L’artiste Éric Farache expose à la galerie coopérative Loop jusqu’à la mi-juin. Une exposition étonnante, virevoltante et belle, pour un artiste à découvrir.
Soudain, il s’enflamme. Le jeune homme timide qui nous a accueillis à l’entrée de la galerie Loop n’est plus qu’un souvenir. Devant nous, une ébullition, un volcan en activité, une fourmilière d’idées qui fusent à 2000 à l’heure. Cela vrombit, cela éclot, cela nous saute au visage. Éric Farache s’agite, passe de l’anglais au français, puis du français à l’anglais, s’exprimant avec ses mains. Son regard, lui, reste droit. Planté dans les yeux de son interlocuteur, pour s’assurer qu’il comprend.
Autour de lui défilent ses œuvres. Figuratives et abstraites. Symboliques, le plus souvent, « même si je n’ai pas encore deviné tous les symboles », annonce-t-il dans un éclat de rire. Certains personnages reviennent régulièrement dans ses tableaux tel ce centaure, créature mythologique au corps de cheval et au buste d’homme. Éric Farache l’imagine dans plusieurs postures, surréalistes et quotidiennes. « Après l’amour avec une jeune fille qui lit un livre, prélassée, ou sur une planète minuscule, plus petite que lui, qui évoque celle qu’Antoine de St-Exupéry avait inventé pour son Petit Prince, cloîtré seul sur sa planète avec pour seule compagnie une rose piquante, orgueilleuse, coquette, exigeante, fragile, belle et malade de sa condition éphémère. Mais avec le grand avantage de pouvoir voir le soleil se coucher 43 fois en un jour.

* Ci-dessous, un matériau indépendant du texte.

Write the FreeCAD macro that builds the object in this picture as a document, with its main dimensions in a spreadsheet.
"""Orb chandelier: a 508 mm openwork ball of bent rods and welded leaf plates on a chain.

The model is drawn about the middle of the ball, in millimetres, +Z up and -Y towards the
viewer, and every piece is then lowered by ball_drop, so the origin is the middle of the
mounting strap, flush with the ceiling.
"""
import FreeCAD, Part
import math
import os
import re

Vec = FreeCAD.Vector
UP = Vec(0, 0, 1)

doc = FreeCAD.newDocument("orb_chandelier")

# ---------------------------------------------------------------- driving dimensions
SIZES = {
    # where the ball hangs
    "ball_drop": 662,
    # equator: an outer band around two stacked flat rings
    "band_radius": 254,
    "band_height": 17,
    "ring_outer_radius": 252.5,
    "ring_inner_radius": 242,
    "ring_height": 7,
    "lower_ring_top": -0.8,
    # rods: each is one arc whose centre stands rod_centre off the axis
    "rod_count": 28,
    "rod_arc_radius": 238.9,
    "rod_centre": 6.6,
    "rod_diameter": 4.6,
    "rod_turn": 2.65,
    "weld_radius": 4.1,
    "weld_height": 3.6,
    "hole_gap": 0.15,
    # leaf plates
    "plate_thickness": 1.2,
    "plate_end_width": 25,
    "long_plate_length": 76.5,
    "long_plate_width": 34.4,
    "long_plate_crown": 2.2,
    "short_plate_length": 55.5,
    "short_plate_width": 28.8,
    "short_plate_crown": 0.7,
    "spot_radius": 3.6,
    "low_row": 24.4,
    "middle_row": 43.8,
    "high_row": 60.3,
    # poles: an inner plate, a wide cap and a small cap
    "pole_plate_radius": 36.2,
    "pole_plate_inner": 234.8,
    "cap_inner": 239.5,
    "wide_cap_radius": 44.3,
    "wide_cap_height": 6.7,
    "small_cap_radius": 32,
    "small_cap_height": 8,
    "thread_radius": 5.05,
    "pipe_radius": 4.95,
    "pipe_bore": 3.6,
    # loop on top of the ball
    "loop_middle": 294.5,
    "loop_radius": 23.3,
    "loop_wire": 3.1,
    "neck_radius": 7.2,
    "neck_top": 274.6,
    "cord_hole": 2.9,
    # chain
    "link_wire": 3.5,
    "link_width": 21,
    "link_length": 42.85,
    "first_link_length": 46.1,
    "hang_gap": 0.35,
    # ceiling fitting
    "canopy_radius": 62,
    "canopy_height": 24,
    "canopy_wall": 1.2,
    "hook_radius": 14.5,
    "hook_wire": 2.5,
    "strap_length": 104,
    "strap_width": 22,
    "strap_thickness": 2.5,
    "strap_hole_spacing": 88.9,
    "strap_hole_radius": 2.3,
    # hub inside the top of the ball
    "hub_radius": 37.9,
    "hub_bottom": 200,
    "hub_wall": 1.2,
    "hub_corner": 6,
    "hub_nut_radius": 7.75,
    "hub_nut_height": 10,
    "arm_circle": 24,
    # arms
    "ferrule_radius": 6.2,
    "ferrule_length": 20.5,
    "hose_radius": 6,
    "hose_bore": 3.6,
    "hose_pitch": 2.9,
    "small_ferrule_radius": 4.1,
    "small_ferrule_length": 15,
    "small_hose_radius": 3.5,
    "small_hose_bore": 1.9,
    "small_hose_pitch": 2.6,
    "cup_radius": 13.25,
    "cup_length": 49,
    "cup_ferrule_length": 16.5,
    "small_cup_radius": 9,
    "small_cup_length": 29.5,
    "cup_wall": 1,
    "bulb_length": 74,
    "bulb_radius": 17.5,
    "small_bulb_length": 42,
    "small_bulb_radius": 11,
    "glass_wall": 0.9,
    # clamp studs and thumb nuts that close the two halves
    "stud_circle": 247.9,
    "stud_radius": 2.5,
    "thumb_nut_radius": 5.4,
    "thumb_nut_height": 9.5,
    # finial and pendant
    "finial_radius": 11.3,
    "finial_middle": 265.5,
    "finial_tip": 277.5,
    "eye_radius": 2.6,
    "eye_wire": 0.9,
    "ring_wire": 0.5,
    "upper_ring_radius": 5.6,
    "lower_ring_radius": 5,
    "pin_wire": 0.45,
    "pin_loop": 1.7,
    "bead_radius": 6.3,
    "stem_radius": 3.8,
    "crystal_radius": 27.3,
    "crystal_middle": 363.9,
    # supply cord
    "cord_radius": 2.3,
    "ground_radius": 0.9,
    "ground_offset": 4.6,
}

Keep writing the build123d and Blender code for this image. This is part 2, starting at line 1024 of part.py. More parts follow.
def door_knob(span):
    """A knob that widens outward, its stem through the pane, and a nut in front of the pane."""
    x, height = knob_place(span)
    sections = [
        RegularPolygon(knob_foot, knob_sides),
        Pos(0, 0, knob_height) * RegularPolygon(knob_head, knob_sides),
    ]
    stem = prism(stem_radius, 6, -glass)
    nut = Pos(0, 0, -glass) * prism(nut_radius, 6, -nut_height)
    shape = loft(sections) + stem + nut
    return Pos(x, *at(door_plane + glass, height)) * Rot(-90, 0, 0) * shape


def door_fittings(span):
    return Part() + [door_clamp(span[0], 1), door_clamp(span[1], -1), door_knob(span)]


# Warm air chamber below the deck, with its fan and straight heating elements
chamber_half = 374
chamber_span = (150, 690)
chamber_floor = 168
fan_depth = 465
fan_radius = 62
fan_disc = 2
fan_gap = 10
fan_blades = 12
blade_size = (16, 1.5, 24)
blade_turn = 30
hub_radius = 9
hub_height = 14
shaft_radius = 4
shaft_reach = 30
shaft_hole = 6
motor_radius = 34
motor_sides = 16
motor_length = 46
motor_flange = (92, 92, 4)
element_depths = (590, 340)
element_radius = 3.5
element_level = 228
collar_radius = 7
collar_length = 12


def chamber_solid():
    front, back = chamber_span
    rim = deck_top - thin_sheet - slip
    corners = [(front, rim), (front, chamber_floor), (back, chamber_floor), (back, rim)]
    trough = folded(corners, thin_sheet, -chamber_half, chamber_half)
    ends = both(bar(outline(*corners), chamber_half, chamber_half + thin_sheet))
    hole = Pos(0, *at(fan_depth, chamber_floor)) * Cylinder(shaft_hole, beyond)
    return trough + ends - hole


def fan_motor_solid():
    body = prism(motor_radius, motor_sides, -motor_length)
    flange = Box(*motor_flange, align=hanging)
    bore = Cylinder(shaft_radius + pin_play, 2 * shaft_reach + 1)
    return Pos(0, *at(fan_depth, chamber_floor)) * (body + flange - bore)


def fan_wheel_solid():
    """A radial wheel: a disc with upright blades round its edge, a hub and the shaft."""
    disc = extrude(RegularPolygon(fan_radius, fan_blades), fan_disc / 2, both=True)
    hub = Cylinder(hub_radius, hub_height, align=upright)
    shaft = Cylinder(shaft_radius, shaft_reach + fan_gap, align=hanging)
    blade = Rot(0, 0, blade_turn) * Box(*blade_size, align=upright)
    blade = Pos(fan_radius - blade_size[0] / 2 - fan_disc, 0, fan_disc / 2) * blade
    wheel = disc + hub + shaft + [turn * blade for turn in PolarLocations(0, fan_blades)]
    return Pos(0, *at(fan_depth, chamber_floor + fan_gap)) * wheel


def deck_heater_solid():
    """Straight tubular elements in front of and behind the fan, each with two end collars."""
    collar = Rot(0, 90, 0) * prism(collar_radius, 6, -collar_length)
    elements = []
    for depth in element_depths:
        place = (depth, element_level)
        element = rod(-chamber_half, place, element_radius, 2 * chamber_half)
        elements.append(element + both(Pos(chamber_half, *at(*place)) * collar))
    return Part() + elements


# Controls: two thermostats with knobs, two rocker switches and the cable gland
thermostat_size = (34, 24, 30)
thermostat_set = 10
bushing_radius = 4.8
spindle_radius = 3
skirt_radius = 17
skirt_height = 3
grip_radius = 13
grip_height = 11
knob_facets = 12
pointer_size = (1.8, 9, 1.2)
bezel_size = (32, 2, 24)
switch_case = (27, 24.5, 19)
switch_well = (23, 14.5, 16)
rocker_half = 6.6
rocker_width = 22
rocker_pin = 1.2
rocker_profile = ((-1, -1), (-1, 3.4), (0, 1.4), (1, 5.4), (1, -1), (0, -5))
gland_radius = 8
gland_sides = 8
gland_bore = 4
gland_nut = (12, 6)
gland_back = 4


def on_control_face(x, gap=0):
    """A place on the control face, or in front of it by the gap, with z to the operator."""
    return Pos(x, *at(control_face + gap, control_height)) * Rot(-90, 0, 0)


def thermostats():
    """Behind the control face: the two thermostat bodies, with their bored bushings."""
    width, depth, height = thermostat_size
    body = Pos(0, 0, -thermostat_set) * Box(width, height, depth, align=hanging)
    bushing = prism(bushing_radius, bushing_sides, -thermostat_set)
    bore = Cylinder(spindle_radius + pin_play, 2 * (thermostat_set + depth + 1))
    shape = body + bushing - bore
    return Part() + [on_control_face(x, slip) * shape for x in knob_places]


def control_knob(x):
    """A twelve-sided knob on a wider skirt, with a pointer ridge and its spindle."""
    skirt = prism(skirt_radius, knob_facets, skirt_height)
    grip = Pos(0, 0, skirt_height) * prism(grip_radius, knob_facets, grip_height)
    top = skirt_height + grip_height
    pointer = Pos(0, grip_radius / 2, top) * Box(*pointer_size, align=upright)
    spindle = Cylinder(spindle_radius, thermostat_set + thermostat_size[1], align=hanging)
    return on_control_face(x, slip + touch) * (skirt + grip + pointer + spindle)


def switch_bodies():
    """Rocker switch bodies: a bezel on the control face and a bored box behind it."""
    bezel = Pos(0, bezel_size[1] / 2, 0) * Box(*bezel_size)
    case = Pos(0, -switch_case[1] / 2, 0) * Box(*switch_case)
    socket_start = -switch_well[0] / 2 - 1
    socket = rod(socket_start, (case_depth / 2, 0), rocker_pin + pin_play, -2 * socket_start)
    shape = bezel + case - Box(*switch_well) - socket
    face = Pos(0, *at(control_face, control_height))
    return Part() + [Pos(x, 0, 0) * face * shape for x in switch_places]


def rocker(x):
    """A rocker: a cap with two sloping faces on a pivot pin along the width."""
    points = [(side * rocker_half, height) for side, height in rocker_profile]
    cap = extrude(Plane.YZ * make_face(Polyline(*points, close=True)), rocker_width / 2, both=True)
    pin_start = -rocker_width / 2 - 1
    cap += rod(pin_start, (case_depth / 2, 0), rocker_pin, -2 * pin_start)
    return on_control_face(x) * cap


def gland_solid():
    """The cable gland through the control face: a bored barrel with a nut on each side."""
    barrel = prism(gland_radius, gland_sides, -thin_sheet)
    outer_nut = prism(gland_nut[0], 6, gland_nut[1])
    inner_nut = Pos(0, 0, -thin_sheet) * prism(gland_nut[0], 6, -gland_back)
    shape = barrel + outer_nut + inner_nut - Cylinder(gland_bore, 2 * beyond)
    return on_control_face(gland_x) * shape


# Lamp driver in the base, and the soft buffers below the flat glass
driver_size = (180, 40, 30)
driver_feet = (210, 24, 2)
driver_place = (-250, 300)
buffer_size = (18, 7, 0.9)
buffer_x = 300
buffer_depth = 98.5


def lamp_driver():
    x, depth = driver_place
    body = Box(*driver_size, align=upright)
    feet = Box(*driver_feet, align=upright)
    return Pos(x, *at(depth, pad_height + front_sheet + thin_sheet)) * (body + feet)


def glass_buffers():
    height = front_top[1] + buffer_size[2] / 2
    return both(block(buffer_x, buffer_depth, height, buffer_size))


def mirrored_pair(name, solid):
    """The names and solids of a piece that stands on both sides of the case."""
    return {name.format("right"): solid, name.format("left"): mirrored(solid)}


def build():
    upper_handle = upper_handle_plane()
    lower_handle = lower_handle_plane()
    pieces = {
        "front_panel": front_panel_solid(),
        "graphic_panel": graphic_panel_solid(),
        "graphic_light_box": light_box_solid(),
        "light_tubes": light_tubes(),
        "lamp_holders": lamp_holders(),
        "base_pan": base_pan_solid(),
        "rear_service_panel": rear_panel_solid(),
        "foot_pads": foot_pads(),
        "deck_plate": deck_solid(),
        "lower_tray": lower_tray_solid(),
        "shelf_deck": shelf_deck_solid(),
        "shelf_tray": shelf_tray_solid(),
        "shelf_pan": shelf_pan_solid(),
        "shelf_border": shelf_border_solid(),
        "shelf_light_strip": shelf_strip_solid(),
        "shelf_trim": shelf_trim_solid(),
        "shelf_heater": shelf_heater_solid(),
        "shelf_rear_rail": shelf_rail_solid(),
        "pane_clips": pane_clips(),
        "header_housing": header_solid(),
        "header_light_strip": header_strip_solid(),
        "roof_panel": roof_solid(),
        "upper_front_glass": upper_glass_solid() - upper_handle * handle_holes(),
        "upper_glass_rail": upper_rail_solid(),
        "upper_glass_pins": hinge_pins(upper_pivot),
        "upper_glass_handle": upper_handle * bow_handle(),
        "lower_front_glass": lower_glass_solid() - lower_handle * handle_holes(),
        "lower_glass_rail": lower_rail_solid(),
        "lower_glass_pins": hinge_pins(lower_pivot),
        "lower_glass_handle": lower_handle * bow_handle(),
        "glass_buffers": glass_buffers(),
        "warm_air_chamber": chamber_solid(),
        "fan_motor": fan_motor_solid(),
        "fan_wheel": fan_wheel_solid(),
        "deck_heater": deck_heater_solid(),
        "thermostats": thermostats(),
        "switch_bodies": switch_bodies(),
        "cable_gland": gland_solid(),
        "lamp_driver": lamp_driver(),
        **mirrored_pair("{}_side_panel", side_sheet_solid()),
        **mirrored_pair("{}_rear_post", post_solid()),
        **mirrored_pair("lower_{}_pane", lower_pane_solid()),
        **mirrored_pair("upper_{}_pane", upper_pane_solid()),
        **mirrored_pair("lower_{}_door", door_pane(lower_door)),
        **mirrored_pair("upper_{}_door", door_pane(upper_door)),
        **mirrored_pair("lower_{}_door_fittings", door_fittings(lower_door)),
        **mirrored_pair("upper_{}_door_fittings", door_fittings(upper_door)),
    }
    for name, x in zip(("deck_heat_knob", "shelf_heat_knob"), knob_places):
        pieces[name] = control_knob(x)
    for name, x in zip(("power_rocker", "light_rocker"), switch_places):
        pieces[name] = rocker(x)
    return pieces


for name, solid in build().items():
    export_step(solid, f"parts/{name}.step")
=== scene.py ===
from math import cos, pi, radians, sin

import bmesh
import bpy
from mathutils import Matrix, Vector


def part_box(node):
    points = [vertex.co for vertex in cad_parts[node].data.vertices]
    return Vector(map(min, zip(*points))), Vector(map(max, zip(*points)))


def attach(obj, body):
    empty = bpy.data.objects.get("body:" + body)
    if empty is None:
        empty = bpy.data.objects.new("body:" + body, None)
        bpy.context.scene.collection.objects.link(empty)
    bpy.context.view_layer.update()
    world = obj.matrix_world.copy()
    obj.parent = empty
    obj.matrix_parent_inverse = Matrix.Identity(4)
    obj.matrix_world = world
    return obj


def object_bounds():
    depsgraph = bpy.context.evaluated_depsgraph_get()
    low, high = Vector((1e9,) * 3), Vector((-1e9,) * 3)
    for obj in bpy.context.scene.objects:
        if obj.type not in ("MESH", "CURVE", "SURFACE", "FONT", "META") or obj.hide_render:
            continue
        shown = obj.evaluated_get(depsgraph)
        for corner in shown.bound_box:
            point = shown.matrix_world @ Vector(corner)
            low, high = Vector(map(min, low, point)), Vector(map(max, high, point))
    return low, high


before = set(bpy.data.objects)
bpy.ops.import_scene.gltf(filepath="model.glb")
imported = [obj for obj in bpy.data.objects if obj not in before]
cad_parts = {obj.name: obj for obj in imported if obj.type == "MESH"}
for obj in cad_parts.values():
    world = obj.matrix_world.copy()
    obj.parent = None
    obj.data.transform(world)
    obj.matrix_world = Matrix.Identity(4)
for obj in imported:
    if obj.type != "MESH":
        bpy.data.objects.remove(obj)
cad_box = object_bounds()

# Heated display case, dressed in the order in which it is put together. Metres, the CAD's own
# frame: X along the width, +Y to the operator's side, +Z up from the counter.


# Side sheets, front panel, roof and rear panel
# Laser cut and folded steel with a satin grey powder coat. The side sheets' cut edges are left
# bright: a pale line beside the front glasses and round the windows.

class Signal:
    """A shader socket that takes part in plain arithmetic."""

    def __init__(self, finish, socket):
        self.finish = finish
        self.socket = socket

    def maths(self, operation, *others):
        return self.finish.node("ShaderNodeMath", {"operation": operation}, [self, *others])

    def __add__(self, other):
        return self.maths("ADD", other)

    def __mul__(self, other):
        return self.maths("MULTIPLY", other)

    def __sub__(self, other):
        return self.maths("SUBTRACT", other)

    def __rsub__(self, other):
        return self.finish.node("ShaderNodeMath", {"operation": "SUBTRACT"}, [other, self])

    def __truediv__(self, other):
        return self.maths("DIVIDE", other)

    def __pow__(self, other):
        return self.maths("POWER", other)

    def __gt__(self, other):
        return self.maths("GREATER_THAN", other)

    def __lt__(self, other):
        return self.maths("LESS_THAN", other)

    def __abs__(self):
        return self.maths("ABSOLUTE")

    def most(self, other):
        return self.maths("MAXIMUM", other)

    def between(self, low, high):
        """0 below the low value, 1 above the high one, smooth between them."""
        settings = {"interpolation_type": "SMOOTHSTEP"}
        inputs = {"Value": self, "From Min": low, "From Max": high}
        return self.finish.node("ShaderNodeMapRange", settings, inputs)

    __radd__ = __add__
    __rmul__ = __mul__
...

Autre personnage récurent, un pierrot accroché à des ballons, comme pendu. « Les ballons rappellent la joie, les possibilités. Mais l’homme qui les vend est souvent seul. Une sorte de Pierrot, tiraillé entre la joie et la tristesse, accroché à ses ballons. »
Éric Farache a une particularité. Il ne jette rien. Jamais. Syndrome de fils d’immigrés, peut-être. Ses parents, de culture juive, sont venus du Maroc au Canada. Et une partie de sa famille vit en France. D’où un français vif, qu’il manie avec délectation. Son atelier est une caverne d’Ali Baba magnifique, peuplée de créatures du passé. Des figurines viriles, des boîtes, etc. Son art a en lui le même genre de désordre aussi ordonné que léger. Des scènes surréalistes sont sublimées par la douceur des coloris, et cette touche d’humour gentiment absurde, qui est la marque de fabrique de l’artiste.
Mais Farache est aussi un artiste qui sait s’engager, lorsqu’une situation le révolte. C’est le cas de la prison Don, qui ne possède pas de lieu pour que les prisonniers libérés puissent se changer. Au moment d’évoquer cette situation, le ton de l’artiste devient plus froid. Son regard plus dur. On ne rit plus. « Les gens se changent dans la rue, dans le froid et la neige. Il n’y a pas d’endroits pour faire attendre les visiteurs qui font la queue sur le trottoir. C’est immonde. » Pour exprimer sa colère, Éric Farache a dessiné ce qu’il a vu, sur un vieux papier centenaire, récupéré dans un marché aux puces de Bathurst, au Nouveau-Brunswick. Le résultat est bouleversant.